Bifurcation of internal road
Mud hut inside the forest
Walking through the jungle for barely over a minute, we reached a mud hut, seemingly the office of the Forest Department where couple of officials were busy in paperwork. The hut had a cool shade just outside, where three birders were taking rest and talking to each other. Their massive telephoto lenses bore testimony to their bird-watching interest. It seemed from their conversations that they are quite regular visitors of the place.
Big map of the sanctuary and List of birds found here
Colourful pictures of the commonly found birds in the sanctuary
Alongside the office room was a big map of the sanctuary and colourful pictures of the birds frequently found there. The information on board served as a dependable reference during our entire trek through the thick forest. No one would believe the existence of such a dense canopy of tall trees just at a stone throwing distance from the bustling metro life of Kolkata. What an amazing place for nature walk and bird-watching right at the middle of the city!

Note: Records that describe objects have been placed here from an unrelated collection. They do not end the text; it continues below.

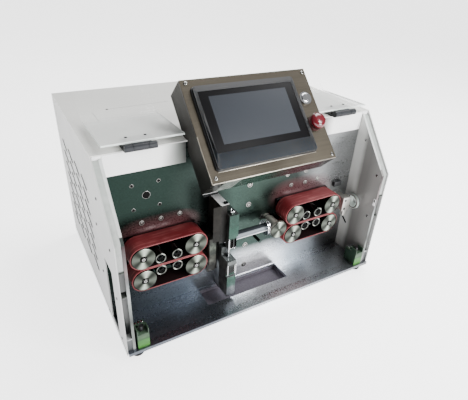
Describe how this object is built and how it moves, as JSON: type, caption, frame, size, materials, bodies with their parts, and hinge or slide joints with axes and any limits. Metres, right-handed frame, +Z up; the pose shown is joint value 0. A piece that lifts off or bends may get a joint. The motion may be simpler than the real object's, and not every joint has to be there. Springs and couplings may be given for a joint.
{
  "type": "wire stripping machine",
  "caption": "Benchtop wire cutting and stripping machine: white cabinet with an open bay of belt feeds, a blade head, a tilted touch console and hinged clear covers.",
  "frame": {"origin": "on the surface the machine stands on, under the middle of its bounding box", "axes": "+Z up, front of the machine towards -Y, the wire runs along X"},
  "size_m": [0.586, 0.449, 0.4572],
  "materials": {
    "white_paint": "semi-gloss powder coat",
    "polished_plate": "mirror polished nickel",
    "console_paint": "satin",
    "console_steel": "brushed",
    "bezel_plastic": "fine grain",
    "screen_glass": "glossy",
    "chrome_trim": "polished",
    "black_plastic": "satin",
    "stop_red": "glossy",
    "clear_acrylic": "clear, polished edges",
    "hinge_slate": "satin",
    "leaf_alloy": "satin",
    "carriage_black": "black oxide",
    "belt_red": "smooth matt",
    "turned_alloy": "turned face",
    "bearing_steel": "ground",
    "head_steel": "polished, dark reflections",
    "blade_steel": "ground",
    "guide_brass": "dull",
    "switch_green": "satin",
    "foot_rubber": "matt"
  },
  "bodies": {
    "cabinet": {"base_plate": "polished_plate", "mounting_plate": "polished_plate", "cabinet_shell": "white_paint", "rear_panel": "white_paint", "fascia": "white_paint", "left_inner_panel": "clear_acrylic", "right_inner_panel": "clear_acrylic", "wing_spacers": "white_paint", "feet": "foot_rubber", "console_box": "console_paint", "console_plate": "console_steel", "hmi_bezel": "bezel_plastic", "hmi_screen": "screen_glass", "button_ring": "chrome_trim", "estop_collar": "black_plastic", "left_roof_leaf": "hinge_slate", "right_roof_leaf": "hinge_slate", "left_lower_block": "carriage_black", "right_lower_block": "carriage_black", "left_lower_belt": "belt_red", "right_lower_belt": "belt_red", "head_column": "head_steel", "tube_post": "bearing_steel", "inlet_guide": "guide_brass", "outlet_bushing": "clear_acrylic", "switch_bodies": "switch_green"},
    "start_button": {"start_button": "chrome_trim"},
    "estop_head": {"estop_mushroom": "stop_red"},
    "left_lid": {"left_cover": "clear_acrylic", "left_cover_leaf": "leaf_alloy"},
    "right_lid": {"right_cover": "clear_acrylic", "right_cover_leaf": "leaf_alloy"},
    "left_upper_unit": {"left_upper_carriage": "carriage_black", "left_upper_belt": "belt_red"},
    "right_upper_unit": {"right_upper_carriage": "carriage_black", "right_upper_belt": "belt_red"},
    "upper_tool_body": {"upper_tool": "head_steel", "upper_blade": "blade_steel"},
    "lower_tool_body": {"lower_tool": "head_steel", "lower_blade": "blade_steel"},
    "conduit": {"tube_hub": "turned_alloy", "conduit_tube": "chrome_trim"},
    "left_plunger_body": {"left_plunger": "chrome_trim"},
    "right_plunger_body": {"right_plunger": "chrome_trim"},
    "left_upper_pulley_a_body": {"left_upper_pulley_a": "turned_alloy"},
    "left_upper_pulley_b_body": {"left_upper_pulley_b": "turned_alloy"},
    "left_upper_idler_a_body": {"left_upper_idler_a": "bearing_steel"},
    "left_upper_idler_b_body": {"left_upper_idler_b": "bearing_steel"},
    "left_lower_pulley_a_body": {"left_lower_pulley_a": "turned_alloy"},
    "left_lower_pulley_b_body": {"left_lower_pulley_b": "turned_alloy"},
    "left_lower_idler_a_body": {"left_lower_idler_a": "bearing_steel"},
    "left_lower_idler_b_body": {"left_lower_idler_b": "bearing_steel"},
    "right_upper_pulley_a_body": {"right_upper_pulley_a": "turned_alloy"},
    "right_upper_pulley_b_body": {"right_upper_pulley_b": "turned_alloy"},
    "right_upper_idler_a_body": {"right_upper_idler_a": "bearing_steel"},
    "right_upper_idler_b_body": {"right_upper_idler_b": "bearing_steel"},
    "right_lower_pulley_a_body": {"right_lower_pulley_a": "turned_alloy"},
    "right_lower_pulley_b_body": {"right_lower_pulley_b": "turned_alloy"},
    "right_lower_idler_a_body": {"right_lower_idler_a": "bearing_steel"},
    "right_lower_idler_b_body": {"right_lower_idler_b": "bearing_steel"}
  },
  "joints": [
    {"name": "left_cover_hinge", "type": "hinge", "parent": "cabinet", "child": "left_lid", "pos_m": [-0.2135, -0.13722, 0.3712], "axis": [1, 0, 0], "range_deg": [0, 233]},
    {"name": "right_cover_hinge", "type": "hinge", "parent": "cabinet", "child": "right_lid", "pos_m": [0.2135, -0.13722, 0.3712], "axis": [1, 0, 0], "range_deg": [0, 233]},
    {"name": "start_push", "type": "slide", "parent": "cabinet", "child": "start_button", "axis": [0, 0.7193, -0.6947], "range_m": [0, 0.003], "stiffness_N_per_m": 400, "springref_m": -0.004},
    {"name": "estop_push", "type": "slide", "parent": "cabinet", "child": "estop_head", "axis": [0, 0.7193, -0.6947], "range_m": [0, 0.004], "stiffness_N_per_m": 600, "springref_m": -0.004},
    {"name": "left_unit_lift", "type": "slide", "parent": "cabinet", "child": "left_upper_unit", "axis": [0, 0, 1], "range_m": [0, 0.008]},
    {"name": "left_plunger_push", "type": "slide", "parent": "cabinet", "child": "left_plunger_body", "axis": [0, 0, -1], "range_m": [0, 0.003], "stiffness_N_per_m": 400, "springref_m": -0.004},
    {"name": "right_unit_lift", "type": "slide", "parent": "cabinet", "child": "right_upper_unit", "axis": [0, 0, 1], "range_m": [0, 0.008]},
    {"name": "right_plunger_push", "type": "slide", "parent": "cabinet", "child": "right_plunger_body", "axis": [0, 0, -1], "range_m": [0, 0.003], "stiffness_N_per_m": 400, "springref_m": -0.004},
    {"name": "lower_tool_slide", "type": "slide", "parent": "cabinet", "child": "lower_tool_body", "axis": [0, 0, 1], "range_m": [0, 0.009]},
    {"name": "upper_tool_slide", "type": "slide", "parent": "cabinet", "child": "upper_tool_body", "axis": [0, 0, -1], "range_m": [0, 0.009]},
    {"name": "conduit_swing", "type": "hinge", "parent": "cabinet", "child": "conduit", "pos_m": [0.048, -0.1575, 0.1585], "axis": [0, 1, 0], "range_deg": [0, 30]},
    {"name": "left_upper_pulley_a_spin", "type": "hinge", "parent": "left_upper_unit", "child": "left_upper_pulley_a_body", "pos_m": [-0.236, -0.1575, 0.18265], "axis": [0, 1, 0], "continuous": true},
    {"name": "left_upper_pulley_b_spin", "type": "hinge", "parent": "left_upper_unit", "child": "left_upper_pulley_b_body", "pos_m": [-0.137, -0.1575, 0.18265], "axis": [0, 1, 0], "continuous": true},
    {"name": "left_upper_idler_a_spin", "type": "hinge", "parent": "left_upper_unit", "child": "left_upper_idler_a_body", "pos_m": [-0.204, -0.1575, 0.17165], "axis": [0, 1, 0], "continuous": true},
    {"name": "left_upper_idler_b_spin", "type": "hinge", "parent": "left_upper_unit", "child": "left_upper_idler_b_body", "pos_m": [-0.173, -0.1575, 0.17165], "axis": [0, 1, 0], "continuous": true},
    {"name": "left_lower_pulley_a_spin", "type": "hinge", "parent": "cabinet", "child": "left_lower_pulley_a_body", "pos_m": [-0.236, -0.1575, 0.13435], "axis": [0, 1, 0], "continuous": true},
    {"name": "left_lower_pulley_b_spin", "type": "hinge", "parent": "cabinet", "child": "left_lower_pulley_b_body", "pos_m": [-0.137, -0.1575, 0.13435], "axis": [0, 1, 0], "continuous": true},
    {"name": "left_lower_idler_a_spin", "type": "hinge", "parent": "cabinet", "child": "left_lower_idler_a_body", "pos_m": [-0.204, -0.1575, 0.14535], "axis": [0, 1, 0], "continuous": true},
    {"name": "left_lower_idler_b_spin", "type": "hinge", "parent": "cabinet", "child": "left_lower_idler_b_body", "pos_m": [-0.173, -0.1575, 0.14535], "axis": [0, 1, 0], "continuous": true},
    {"name": "right_upper_pulley_a_spin", "type": "hinge", "parent": "right_upper_unit", "child": "right_upper_pulley_a_body", "pos_m": [0.088, -0.1575, 0.18265], "axis": [0, 1, 0], "continuous": true},
    {"name": "right_upper_pulley_b_spin", "type": "hinge", "parent": "right_upper_unit", "child": "right_upper_pulley_b_body", "pos_m": [0.187, -0.1575, 0.18265], "axis": [0, 1, 0], "continuous": true},
    {"name": "right_upper_idler_a_spin", "type": "hinge", "parent": "right_upper_unit", "child": "right_upper_idler_a_body", "pos_m": [0.12, -0.1575, 0.17165], "axis": [0, 1, 0], "continuous": true},
    {"name": "right_upper_idler_b_spin", "type": "hinge", "parent": "right_upper_unit", "child": "right_upper_idler_b_body", "pos_m": [0.151, -0.1575, 0.17165], "axis": [0, 1, 0], "continuous": true},
    {"name": "right_lower_pulley_a_spin", "type": "hinge", "parent": "cabinet", "child": "right_lower_pulley_a_body", "pos_m": [0.088, -0.1575, 0.13435], "axis": [0, 1, 0], "continuous": true},
    {"name": "right_lower_pulley_b_spin", "type": "hinge", "parent": "cabinet", "child": "right_lower_pulley_b_body", "pos_m": [0.187, -0.1575, 0.13435], "axis": [0, 1, 0], "continuous": true},
    {"name": "right_lower_idler_a_spin", "type": "hinge", "parent": "cabinet", "child": "right_lower_idler_a_body", "pos_m": [0.12, -0.1575, 0.14535], "axis": [0, 1, 0], "continuous": true},
    {"name": "right_lower_idler_b_spin", "type": "hinge", "parent": "cabinet", "child": "right_lower_idler_b_body", "pos_m": [0.151, -0.1575, 0.14535], "axis": [0, 1, 0], "continuous": true}
  ],
  "couplings": [
    {"joint": "upper_tool_slide", "follows": "lower_tool_slide", "ratio": 1},
    {"joint": "left_upper_pulley_a_spin", "follows": "left_lower_pulley_a_spin", "ratio": -1},
    {"joint": "left_upper_pulley_b_spin", "follows": "left_lower_pulley_a_spin", "ratio": -1},
    {"joint": "left_upper_idler_a_spin", "follows": "left_lower_pulley_a_spin", "ratio": -2.0476},
    {"joint": "left_upper_idler_b_spin", "follows": "left_lower_pulley_a_spin", "ratio": -2.0476},
    {"joint": "left_lower_pulley_b_spin", "follows": "left_lower_pulley_a_spin", "ratio": 1},
    {"joint": "left_lower_idler_a_spin", "follows": "left_lower_pulley_a_spin", "ratio": 2.0476},
    {"joint": "left_lower_idler_b_spin", "follows": "left_lower_pulley_a_spin", "ratio": 2.0476},
    {"joint": "right_upper_pulley_a_spin", "follows": "right_lower_pulley_a_spin", "ratio": -1},
    {"joint": "right_upper_pulley_b_spin", "follows": "right_lower_pulley_a_spin", "ratio": -1},
    {"joint": "right_upper_idler_a_spin", "follows": "right_lower_pulley_a_spin", "ratio": -2.0476},
    {"joint": "right_upper_idler_b_spin", "follows": "right_lower_pulley_a_spin", "ratio": -2.0476},
    {"joint": "right_lower_pulley_b_spin", "follows": "right_lower_pulley_a_spin", "ratio": 1},
    {"joint": "right_lower_idler_a_spin", "follows": "right_lower_pulley_a_spin", "ratio": 2.0476},
    {"joint": "right_lower_idler_b_spin", "follows": "right_lower_pulley_a_spin", "ratio": 2.0476}
  ]
}
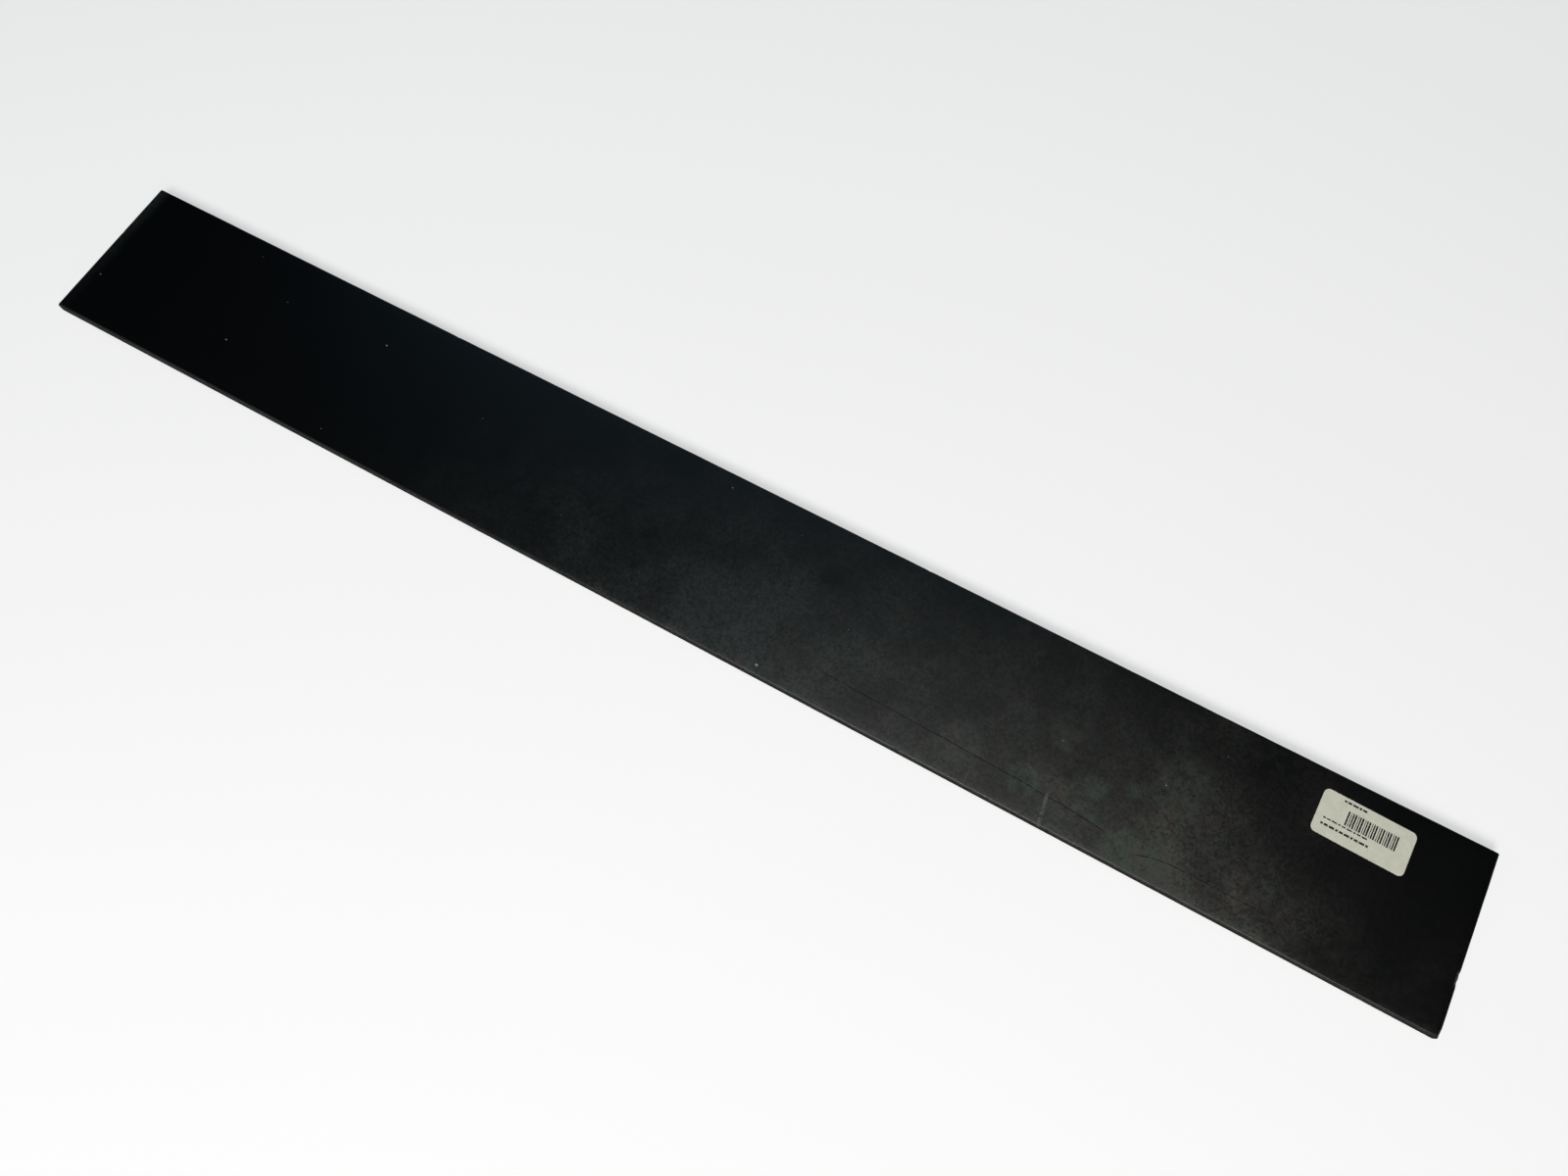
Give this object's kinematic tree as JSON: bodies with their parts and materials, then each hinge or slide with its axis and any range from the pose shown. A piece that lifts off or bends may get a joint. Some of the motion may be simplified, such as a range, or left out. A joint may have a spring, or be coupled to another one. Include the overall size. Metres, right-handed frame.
{
  "type": "kick plate",
  "caption": "Long, thin black plastic kick plate with eased edges, a stock label on its face, and foam mounting tape with release liners on its back.",
  "frame": {"origin": "middle of the back, in the outer plane of the release liners, where the door's surface goes", "axes": "+X along the plate's length to the labelled end, +Y across its width to the upper edge, +Z out of the wear face"},
  "size_m": [0.889, 0.1016, 0.0077],
  "materials": {
    "black_plastic": "satin",
    "label_paper": "matte",
    "foam_tape": "matte",
    "liner_film": "gloss"
  },
  "bodies": {
    "root": {"face_plate": "black_plastic", "stock_label": "label_paper", "upper_foam_tape": "foam_tape", "lower_foam_tape": "foam_tape", "left_end_foam_tape": "foam_tape", "middle_foam_tape": "foam_tape", "right_end_foam_tape": "foam_tape", "upper_release_liner": "liner_film", "lower_release_liner": "liner_film", "left_end_release_liner": "liner_film", "middle_release_liner": "liner_film", "right_end_release_liner": "liner_film"}
  },
  "joints": []
}
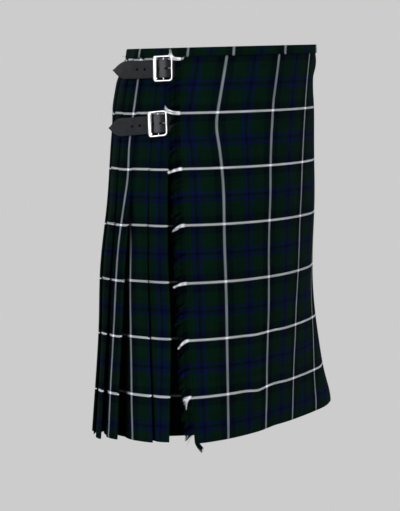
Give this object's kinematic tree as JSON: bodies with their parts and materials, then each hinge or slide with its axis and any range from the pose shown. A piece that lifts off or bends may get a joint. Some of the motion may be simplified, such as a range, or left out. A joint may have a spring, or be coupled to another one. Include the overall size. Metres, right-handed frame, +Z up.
{
  "type": "scottish kilt",
  "caption": "Wrapped wool skirt in worn form, with a flat fringed over apron, an under apron, knife pleats round the back and leather straps with buckles at the hips.",
  "frame": {"origin": "centre of the waist ring, level with the top edge of the waistband, where the wearer's waist holds the kilt", "axes": "+Z up the wearer's body, +X to the wearer's left, -Y to the wearer's front; the hem is at z = -0.61"},
  "size_m": [0.5167, 0.3284, 0.618],
  "materials": {
    "tartan_apron": "matt wool twill, green, blue and black check with a white line",
    "tartan_pleats": "matt wool twill, pressed pleats",
    "tartan_band": "matt wool twill binding",
    "fringe_yarn": "loose wool yarn ends",
    "strap_leather": "black, soft sheen",
    "buckle_metal": "polished nickel"
  },
  "bodies": {
    "root": {"over_apron": "tartan_apron", "under_apron": "tartan_apron", "pleated_back": "tartan_pleats", "waistband_over": "tartan_band", "waistband_back": "tartan_band", "fringe": "fringe_yarn", "strap_upper": "strap_leather", "strap_lower": "strap_leather", "strap_left": "strap_leather", "buckle_upper": "buckle_metal", "buckle_lower": "buckle_metal", "buckle_left": "buckle_metal", "prong_upper": "buckle_metal", "prong_lower": "buckle_metal", "prong_left": "buckle_metal", "buckle_tab_upper": "strap_leather", "buckle_tab_lower": "strap_leather", "buckle_tab_left": "strap_leather"}
  },
  "joints": []
}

A memorable nature walk through ‘Kayaler Jungle’
Water reservoir for the winged friends
It took us close to three hours to complete a full round of the entire sanctuary, spending substantial time for photographic poses by the winged friends. Our guide also helped us a lot in identifying different varieties of birds. Among many others, we spotted beautiful birds like Black Hooded Oriole, Tailor Bird, Oriental Magpie Robin, Small Minivet and Fulvous Breasted Woodpecker.
Black Hooded Oriole sighted at ‘Kayaler Jungle’
Tailor Bird sighted at ‘Kayaler Jungle’
Oriental Magpie Robin sighted at ‘Kayaler Jungle’
Small Minivet sighted at ‘Kayaler Jungle’
Fulvous Breasted Woodpecker sighted at ‘Kayaler Jungle’
By the time we were done for the day, our tired feet wanted some rest. We trailed back to that same mud hut (supposedly the office of Forest Department) which we had noticed at the beginning of our jungle hike.
Relishing a rustic cup of tea from the outside vendor, we left for home by afternoon. Another fantastic day trip completed; let’s see what adds up next in the list.